Ballamokshira Sai Teja receiving his white coat from Associate Dean, Dr. Syed Kazmi. (Photo courtesy of E.Walker/MRD)

Producing students not only with strong medical skills, but with critical thinking skills, is a goal of The American University of Barbados (AUB) School of Medicine.

This was emphasised last Friday by Dean of Clinical Sciences at the AUB, Dr. Sam Suhail, as he spoke during AUB’s 2017 White Coat Ceremony at the school’s headquarters in Wildey.

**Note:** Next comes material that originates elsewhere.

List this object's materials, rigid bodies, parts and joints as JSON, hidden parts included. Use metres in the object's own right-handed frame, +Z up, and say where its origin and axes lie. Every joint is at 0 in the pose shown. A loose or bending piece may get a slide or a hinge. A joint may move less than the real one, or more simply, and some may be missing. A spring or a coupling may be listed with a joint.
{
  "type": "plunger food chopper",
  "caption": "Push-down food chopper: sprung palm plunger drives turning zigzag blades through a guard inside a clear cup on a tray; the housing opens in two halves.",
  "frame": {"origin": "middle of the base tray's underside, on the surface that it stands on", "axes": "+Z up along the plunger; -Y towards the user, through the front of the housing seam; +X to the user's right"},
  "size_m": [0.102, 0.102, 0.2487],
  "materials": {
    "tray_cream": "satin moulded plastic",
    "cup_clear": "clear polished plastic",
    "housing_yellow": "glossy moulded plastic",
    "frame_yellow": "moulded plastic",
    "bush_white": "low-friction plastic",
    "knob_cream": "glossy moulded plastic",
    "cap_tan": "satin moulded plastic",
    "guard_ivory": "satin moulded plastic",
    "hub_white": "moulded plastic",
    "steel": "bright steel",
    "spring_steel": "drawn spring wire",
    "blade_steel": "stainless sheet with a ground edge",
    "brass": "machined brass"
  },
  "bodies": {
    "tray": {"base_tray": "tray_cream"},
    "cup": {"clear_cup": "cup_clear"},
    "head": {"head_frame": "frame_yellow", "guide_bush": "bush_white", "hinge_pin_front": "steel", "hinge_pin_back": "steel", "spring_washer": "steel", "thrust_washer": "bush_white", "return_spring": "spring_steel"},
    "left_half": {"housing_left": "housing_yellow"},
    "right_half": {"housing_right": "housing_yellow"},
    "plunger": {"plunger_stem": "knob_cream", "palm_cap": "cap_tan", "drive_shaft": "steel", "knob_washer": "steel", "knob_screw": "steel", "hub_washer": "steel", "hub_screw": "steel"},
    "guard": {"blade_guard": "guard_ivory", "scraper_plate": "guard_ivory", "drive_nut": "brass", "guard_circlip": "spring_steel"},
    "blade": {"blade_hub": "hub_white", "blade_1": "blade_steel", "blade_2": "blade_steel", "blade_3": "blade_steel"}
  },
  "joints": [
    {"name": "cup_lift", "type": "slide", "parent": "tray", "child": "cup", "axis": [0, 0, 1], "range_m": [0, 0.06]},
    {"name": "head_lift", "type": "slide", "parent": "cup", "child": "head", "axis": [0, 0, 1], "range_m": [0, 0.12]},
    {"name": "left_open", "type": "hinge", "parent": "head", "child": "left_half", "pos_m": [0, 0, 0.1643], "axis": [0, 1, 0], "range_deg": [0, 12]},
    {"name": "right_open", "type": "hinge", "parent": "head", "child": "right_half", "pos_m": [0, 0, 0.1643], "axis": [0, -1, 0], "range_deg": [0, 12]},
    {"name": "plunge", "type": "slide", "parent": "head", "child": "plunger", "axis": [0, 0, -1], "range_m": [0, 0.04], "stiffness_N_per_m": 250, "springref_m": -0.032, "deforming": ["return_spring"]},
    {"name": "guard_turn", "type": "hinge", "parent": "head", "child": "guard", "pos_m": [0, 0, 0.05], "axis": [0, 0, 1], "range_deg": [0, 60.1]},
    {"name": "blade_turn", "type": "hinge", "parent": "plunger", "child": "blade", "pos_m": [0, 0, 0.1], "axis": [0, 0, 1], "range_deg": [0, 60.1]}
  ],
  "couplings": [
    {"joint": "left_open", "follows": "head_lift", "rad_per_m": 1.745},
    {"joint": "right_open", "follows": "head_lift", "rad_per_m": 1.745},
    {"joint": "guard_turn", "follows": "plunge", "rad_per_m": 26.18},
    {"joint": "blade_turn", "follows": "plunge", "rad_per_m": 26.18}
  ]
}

It was an event which saw students who have satisfied the requirements to embark on studies for their medical careers being presented with their white coats.  And, Dr. Suhail said one of the AUB’s long-term strategic plans was to develop clinical simulation rooms to support the development of critical thinking skills and to help students learn very early how to relate to their patients. He added they were working on a framework to support the standing of their medical students.

Students heard too that it was important for them to think critically about patient management, patient diagnosis, and the relationship between them and their patients. Dr. Suhail said this was not something only AUB was doing but it was the focus of many medical schools over the last decade.

“This is a noble profession and you as graduates of the White Coat Ceremony need to carry the nobility with you. Beyond the finite description of what it is to be a physician, lies an infinite magnitude of possibilities for realising the improvement to the human condition.

“What the patient seeks goes much beyond what the white coat represents. Through the touch of human compassion and the breath of unfolding optimism and hope, your actions and your responsibilities become the compass for improving not just the physical body mechanisms but the human spirit,” he advised.

The Dean noted that many student doctors have the knowledge, can recall the information, diagnostic procedures, or clinical procedures but lack that “metaphysical connection” necessary between patient and physician.

“That has to be initiated by you; that cannot be initiated by the patient,” he concluded.